The U.S. Patent and Trademark Office (USPTO) ruled last week that artificial intelligence systems cannot be credited as an inventor in a patent. This decision was in response to two patents created by an AI system called DABUS.
The
USPTO cited that U.S. patent law refers to inventors with humanlike
pronouns, including “himself” and “herself.” The group that filed the
patents argued that because the law references inventors as
“individuals,” it could be applied to machines. The USPTO concluded that
this understanding was too broad, saying, “Under current law, only
natural persons may be named as an inventor in a patent application.”

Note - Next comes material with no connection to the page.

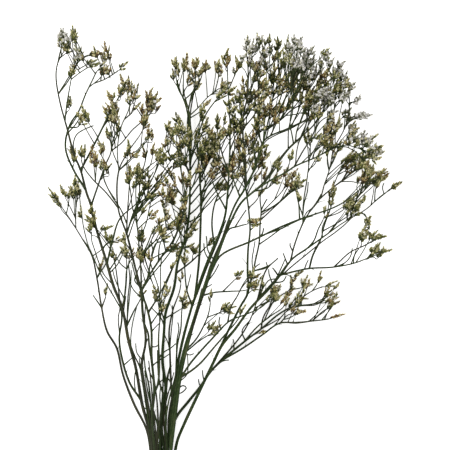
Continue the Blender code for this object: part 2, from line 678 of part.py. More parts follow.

The UK’s Intellectual Property Office (IPO) and the European Patent
Office (EPO) have also ruled that DABUS cannot legally be considered an
inventor.
The Artificial
Intelligence Project seeks intellectual property rights for the
autonomous creations of artificial intelligence. Dr. Stephen Thaler, a
member of the group, created DABUS. It is a patented AI system dubbed a
“Creativity Machine,” referring to its specific kind of artificial
intelligence. Systems like DABUS contain branches of neural networks
that are trained with information from different knowledge sources. They
also act as self-critics by monitoring their own neural networks for
new ideas.
Ryan Abbott, another
member of the Artificial Intelligence Team, believes that changing the
legal terms involving patents would incentivize innovation in the AI
sector. In an interview with Financial Times, Abbot said, “If you make a
point of recognizing how valuable a machine has been in the creative
process, that machine will inevitably become more valuable.” As of now,
artificial intelligence is considered a helpful mechanism in the
inventive process, rather than a sole inventor.